* YOUR TASK:
Identify the lines that contain the string "Blender" and copy all of them.

* INPUT:
## Begin

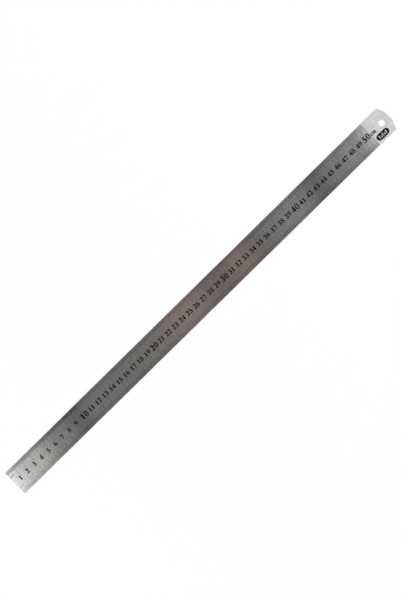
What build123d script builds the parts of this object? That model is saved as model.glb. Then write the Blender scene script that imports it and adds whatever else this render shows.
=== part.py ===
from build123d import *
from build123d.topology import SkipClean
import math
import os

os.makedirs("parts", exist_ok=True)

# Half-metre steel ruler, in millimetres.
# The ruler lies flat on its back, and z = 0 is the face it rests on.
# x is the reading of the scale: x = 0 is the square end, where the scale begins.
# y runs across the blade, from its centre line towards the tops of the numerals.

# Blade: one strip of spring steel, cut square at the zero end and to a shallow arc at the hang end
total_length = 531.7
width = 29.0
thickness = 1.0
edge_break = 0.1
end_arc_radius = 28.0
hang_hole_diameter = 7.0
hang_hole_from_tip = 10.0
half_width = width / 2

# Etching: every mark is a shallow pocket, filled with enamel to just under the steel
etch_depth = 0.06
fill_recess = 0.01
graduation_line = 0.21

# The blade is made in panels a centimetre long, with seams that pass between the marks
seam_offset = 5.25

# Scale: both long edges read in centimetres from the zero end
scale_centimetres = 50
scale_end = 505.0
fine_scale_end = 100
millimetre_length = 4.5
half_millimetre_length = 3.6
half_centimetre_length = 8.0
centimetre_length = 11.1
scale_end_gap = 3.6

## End
## Begin

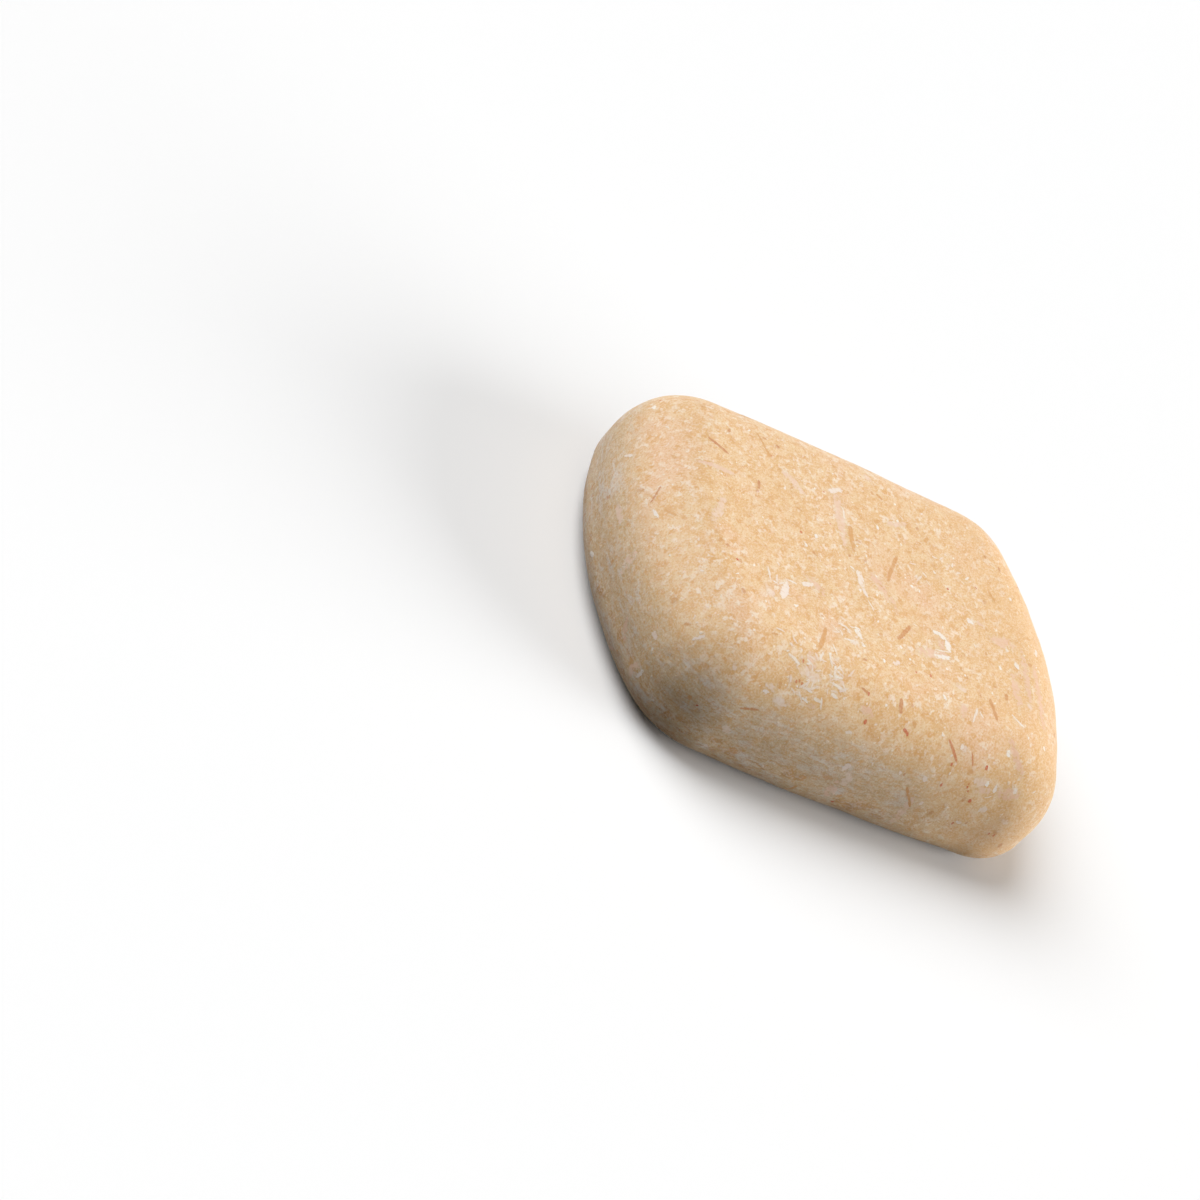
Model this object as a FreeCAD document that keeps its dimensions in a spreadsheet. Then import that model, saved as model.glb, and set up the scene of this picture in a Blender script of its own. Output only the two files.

## End

* RESULT OF THIS TASK:
What build123d script builds the parts of this object? That model is saved as model.glb. Then write the Blender scene script that imports it and adds whatever else this render shows.
Model this object as a FreeCAD document that keeps its dimensions in a spreadsheet. Then import that model, saved as model.glb, and set up the scene of this picture in a Blender script of its own. Output only the two files.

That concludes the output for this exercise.